Frank "Doc" Kelker

Western Reserve Red Cats
- Position: End

Personal information
- Born: December 9, 1913 Woodville, Florida, U.S.
- Died: May 23, 2003 (aged 89) Henderson, Nevada, U.S.

Career information
- High school: Dover (OH) (1930–1933)
- College: Western Reserve (1935–1937)

Awards and highlights
- Silver All-American, Sports Illustrated (1962); Case Western Reserve Hall of Fame (1975); Dover High Athletic Hall of Fame (2010);

= Frank Kelker =

American football and basketball player (1913–2003)

Frank Leon "Doc" Kelker (December 9, 1913 – May 23, 2003) was an All-American college football end, college basketball player, and track star for Western Reserve, now known as Case Western Reserve University, from 1935 to 1937. Spanning high school and college, he played in 54 consecutive football games without a loss. As an African American, his athletic career ended after college as no professional sports had yet broken the color barrier.

==Early life==
Kelker was born in Woodville, Florida in 1913. He and his family moved north to Dover, Ohio in 1918.

==High school==
Kelker attended Dover High School in Dover, where he was described as "Mr. Everything," earning 14 varsity letters in football, basketball, baseball, and track. Doc was the first Ohio high school athlete to be named All-Ohio in both football and basketball in the same calendar year.

The Dover football team posted a combined 30–1 record the three seasons he played (1931–1933), including two wins over the Massillon Tigers, famously coached by Paul Brown. He was voted captain his senior year.

As a senior on the basketball team, he played an integral role in the team winning the 1933 Ohio basketball state championship.

As a member of the baseball squad in 1932 and 1933, Kelker's unofficial stats included a .521 batting average with 12 doubles, 7 triples, 5 home runs and 22 stolen bases. The team posted a combined record of 23–4, including a victory over state champion Warren.

In track as a ninth grader, he set the school record for the 100-yard dash at 9.9 seconds.

==College==
Kelker attended Western Reserve, now known as Case Western Reserve University, in Cleveland, earning nine varsity letters in football, basketball, and track.

During his college football career, the team went a combined 27–2–1, with victories over Cornell, West Virginia, Cincinnati, Bowling Green, Ohio, Toledo, and Akron. In Big Four Conference league play, the team was a perfect 9–0, winning all three titles against John Carroll, Baldwin Wallace, and Case Tech.

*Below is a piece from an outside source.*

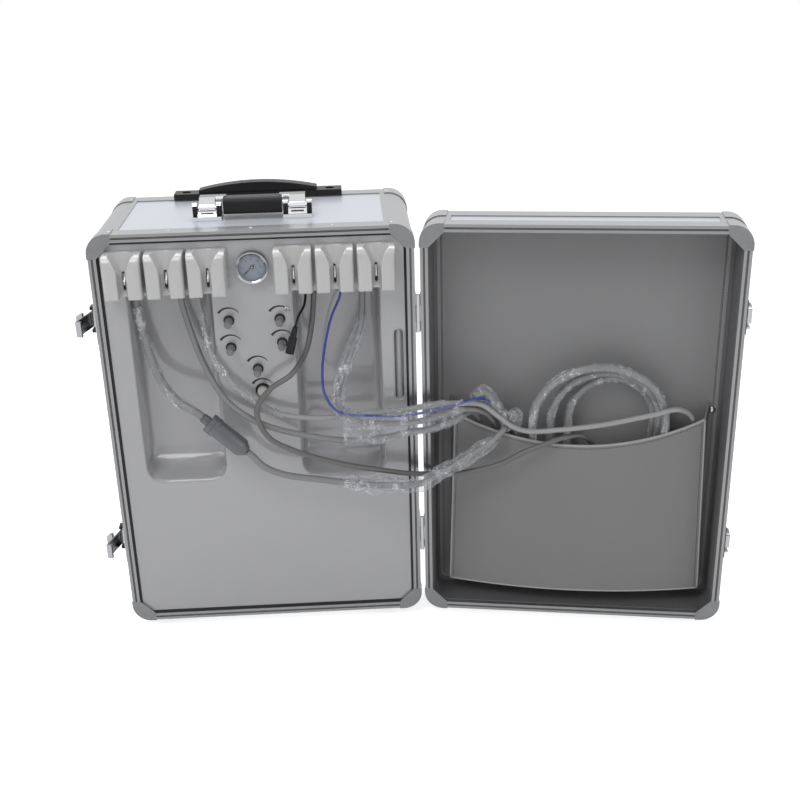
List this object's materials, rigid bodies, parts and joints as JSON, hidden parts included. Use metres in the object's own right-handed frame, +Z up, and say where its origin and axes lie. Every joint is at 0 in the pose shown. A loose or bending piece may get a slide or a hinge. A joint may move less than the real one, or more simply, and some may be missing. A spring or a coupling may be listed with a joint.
{
  "type": "portable dental unit",
  "caption": "Portable dental unit in an upright aluminium case: open lid with hose pocket, holder row, gauge and valve panel, hoses, latches, wheels and pull-out handle.",
  "frame": {"origin": "on the floor, under the middle of the whole outline with the lid open", "axes": "+X from the latches to the free edge of the open lid, +Y to the back of the case, +Z up"},
  "size_m": [0.8407, 0.2741, 0.587],
  "materials": {
    "laminate": "board with a satin, pale blue-grey laminate",
    "extrusion": "satin anodised, grooved",
    "corner_steel": "bright pressed steel",
    "foot_rubber": "matt",
    "front_white": "gloss",
    "holder_white": "gloss",
    "gauge_rim": "bright, pale blue dial inside",
    "gauge_glass": "clear",
    "needle_black": "matt",
    "valve_metal": "machined",
    "knob_grey": "fine grain",
    "black_plastic": "fine grain",
    "button_beige": "fine grain",
    "level_clear": "clear tube",
    "lever_steel": "brushed",
    "cast_grey": "painted grey",
    "tank_steel": "satin",
    "bottle_plastic": "translucent",
    "wheel_black": "matt",
    "fitting_chrome": "bright plated",
    "leatherette": "grained grey leatherette",
    "hose_grey": "satin",
    "hose_blue": "gloss",
    "cable_black": "satin"
  },
  "bodies": {
    "case": {"case_panels": "laminate", "case_frame": "extrusion", "case_corner_caps": "corner_steel", "case_rivets": "corner_steel", "rubber_feet": "foot_rubber", "front_panel": "front_white", "left_holders": "holder_white", "right_holders": "holder_white", "gauge_case": "gauge_rim", "gauge_lens": "gauge_glass", "valve_block": "valve_metal", "mains_fittings": "black_plastic", "level_tube": "level_clear", "compressor": "cast_grey", "air_tank": "tank_steel", "bottles": "bottle_plastic", "handle_brackets": "black_plastic", "trolley_base": "black_plastic", "wheel_housings": "black_plastic", "case_hinge_leaves": "fitting_chrome", "latch_bases": "black_plastic", "suction_hose_upper": "hose_grey", "suction_strainer": "knob_grey", "suction_hose_lower": "hose_grey", "instrument_hoses": "hose_grey", "syringe_hose": "hose_grey", "lamp_cable": "cable_black", "lamp_plug": "cable_black", "blue_tube": "hose_blue"},
    "lid": {"lid_panels": "laminate", "lid_frame": "extrusion", "lid_corner_caps": "corner_steel", "lid_hinge_leaves": "fitting_chrome", "lid_keepers": "fitting_chrome", "lid_lining": "leatherette", "lid_pocket": "leatherette", "hose_loops": "hose_grey", "hose_couplings": "fitting_chrome"},
    "needle": {"gauge_needle": "needle_black"},
    "carry_grip": {"carry_handle": "black_plastic"},
    "trolley": {"trolley_handle": "black_plastic"},
    "trolley_release": {"trolley_button": "black_plastic"},
    "switch": {"power_button": "button_beige"},
    "wheel_l": {"wheel_left": "wheel_black"},
    "wheel_r": {"wheel_right": "wheel_black"},
    "hook_lower": {"latch_hook_lower": "fitting_chrome"},
    "hook_upper": {"latch_hook_upper": "fitting_chrome"},
    "wing_lower": {"latch_wing_lower": "fitting_chrome"},
    "wing_upper": {"latch_wing_upper": "fitting_chrome"},
    "water_knob_body": {"water_knob": "knob_grey"},
    "spray_knob_body": {"spray_knob": "knob_grey"},
    "air_knob_upper_body": {"air_knob_upper": "knob_grey"},
    "air_knob_lower_body": {"air_knob_lower": "knob_grey"},
    "bottle_knob_body": {"bottle_knob": "knob_grey"},
    "lever_1": {"holder_lever_1": "lever_steel"},
    "lever_2": {"holder_lever_2": "lever_steel"},
    "lever_3": {"holder_lever_3": "lever_steel"},
    "lever_4": {"holder_lever_4": "lever_steel"},
    "lever_5": {"holder_lever_5": "lever_steel"},
    "lever_6": {"holder_lever_6": "lever_steel"}
  },
  "joints": [
    {"name": "lid_hinge", "type": "hinge", "parent": "case", "child": "lid", "pos_m": [0.01184, -0.06895, 0.012], "axis": [0, 0, 1], "range_deg": [-170.25, 9.75], "deforming": ["suction_strainer", "suction_hose_upper", "suction_hose_lower", "instrument_hoses", "syringe_hose", "blue_tube"]},
    {"name": "gauge_spindle", "type": "hinge", "parent": "case", "child": "needle", "pos_m": [-0.19246, -0.07055, 0.5155], "axis": [0, 1, 0], "range_deg": [0, 270]},
    {"name": "water_knob_turn", "type": "hinge", "parent": "case", "child": "water_knob_body", "pos_m": [-0.22646, -0.07695, 0.446], "axis": [0, 1, 0], "range_deg": [0, 270]},
    {"name": "spray_knob_turn", "type": "hinge", "parent": "case", "child": "spray_knob_body", "pos_m": [-0.22646, -0.07695, 0.41], "axis": [0, 1, 0], "range_deg": [0, 270]},
    {"name": "air_knob_upper_turn", "type": "hinge", "parent": "case", "child": "air_knob_upper_body", "pos_m": [-0.16246, -0.07695, 0.446], "axis": [0, 1, 0], "range_deg": [0, 270]},
    {"name": "air_knob_lower_turn", "type": "hinge", "parent": "case", "child": "air_knob_lower_body", "pos_m": [-0.16146, -0.07695, 0.414], "axis": [0, 1, 0], "range_deg": [0, 270]},
    {"name": "bottle_knob_turn", "type": "hinge", "parent": "case", "child": "bottle_knob_body", "pos_m": [-0.19446, -0.07695, 0.38], "axis": [0, 1, 0], "range_deg": [0, 270]},
    {"name": "power_press", "type": "slide", "parent": "case", "child": "switch", "axis": [0, 1, 0], "range_m": [0, 0.003], "stiffness_N_per_m": 400, "springref_m": -0.002},
    {"name": "lever_1_swing", "type": "hinge", "parent": "case", "child": "lever_1", "pos_m": [-0.34846, -0.07095, 0.514], "axis": [1, 0, 0], "range_deg": [0, 10], "stiffness_Nm_per_rad": 0.01, "springref_deg": -11.46},
    {"name": "lever_2_swing", "type": "hinge", "parent": "case", "child": "lever_2", "pos_m": [-0.29746, -0.07095, 0.514], "axis": [1, 0, 0], "range_deg": [0, 10], "stiffness_Nm_per_rad": 0.01, "springref_deg": -11.46},
    {"name": "lever_3_swing", "type": "hinge", "parent": "case", "child": "lever_3", "pos_m": [-0.24646, -0.07095, 0.514], "axis": [1, 0, 0], "range_deg": [0, 10], "stiffness_Nm_per_rad": 0.01, "springref_deg": -11.46},
    {"name": "lever_4_swing", "type": "hinge", "parent": "case", "child": "lever_4", "pos_m": [-0.14146, -0.07095, 0.514], "axis": [1, 0, 0], "range_deg": [0, 10], "stiffness_Nm_per_rad": 0.01, "springref_deg": -11.46},
    {"name": "lever_5_swing", "type": "hinge", "parent": "case", "child": "lever_5", "pos_m": [-0.09046, -0.07095, 0.514], "axis": [1, 0, 0], "range_deg": [0, 10], "stiffness_Nm_per_rad": 0.01, "springref_deg": -11.46},
    {"name": "lever_6_swing", "type": "hinge", "parent": "case", "child": "lever_6", "pos_m": [-0.03946, -0.07095, 0.514], "axis": [1, 0, 0], "range_deg": [0, 10], "stiffness_Nm_per_rad": 0.01, "springref_deg": -11.46},
    {"name": "carry_swing", "type": "hinge", "parent": "case", "child": "carry_grip", "pos_m": [-0.19196, 0.00105, 0.575], "axis": [1, 0, 0], "range_deg": [0, 75]},
    {"name": "trolley_slide", "type": "slide", "parent": "case", "child": "trolley", "axis": [0, 0, 1], "range_m": [0, 0.38]},
    {"name": "trolley_press", "type": "slide", "parent": "trolley", "child": "trolley_release", "axis": [0, 0, -1], "range_m": [0, 0.003], "stiffness_N_per_m": 400, "springref_m": -0.002},
    {"name": "wheel_l_spin", "type": "hinge", "parent": "case", "child": "wheel_l", "pos_m": [-0.36946, 0.11205, 0.025], "axis": [1, 0, 0], "continuous": true},
    {"name": "wheel_r_spin", "type": "hinge", "parent": "case", "child": "wheel_r", "pos_m": [-0.01346, 0.11205, 0.025], "axis": [1, 0, 0], "continuous": true},
    {"name": "hook_lower_swing", "type": "hinge", "parent": "case", "child": "hook_lower", "pos_m": [-0.39896, -0.03895, 0.131], "axis": [0, 0, 1], "range_deg": [0, 16]},
    {"name": "wing_lower_turn", "type": "hinge", "parent": "hook_lower", "child": "wing_lower", "pos_m": [-0.40479, -0.056, 0.131], "axis": [-0.9613, 0.2756, 0], "range_deg": [0, 180]},
    {"name": "hook_upper_swing", "type": "hinge", "parent": "case", "child": "hook_upper", "pos_m": [-0.39896, -0.03895, 0.447], "axis": [0, 0, 1], "range_deg": [0, 16]},
    {"name": "wing_upper_turn", "type": "hinge", "parent": "hook_upper", "child": "wing_upper", "pos_m": [-0.40479, -0.056, 0.447], "axis": [-0.9613, 0.2756, 0], "range_deg": [0, 180]}
  ]
}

The 1937 basketball team went 11–3, including wins over Syracuse, Cincinnati, and Dayton.

==Later life==
After graduation, Kelker first became a cadet teacher and assistant coach at Cleveland's Central High School, working there for two years. In 1940, he began working at the Cedar Avenue Branch of the Cleveland YMCA as a youth secretary where he served as mentor for many black youths, most notably Louis and Carl Stokes. in 1950, Kelker moved to Kansas City to take the role of executive secretary at the Paseo Branch YMCA. He returned to Cleveland in 1956 to lead as the executive secretary of the Cedar Avenue Branch of the Cleveland YMCA. Kelker also served as a founding trustee and board chair of Cuyahoga Community College.

==Legacy==
The Frank "Doc" Kelker Scholarship is given annually at Case Western Reserve University to an undergraduate to "remove the barriers between young scholars and their potential".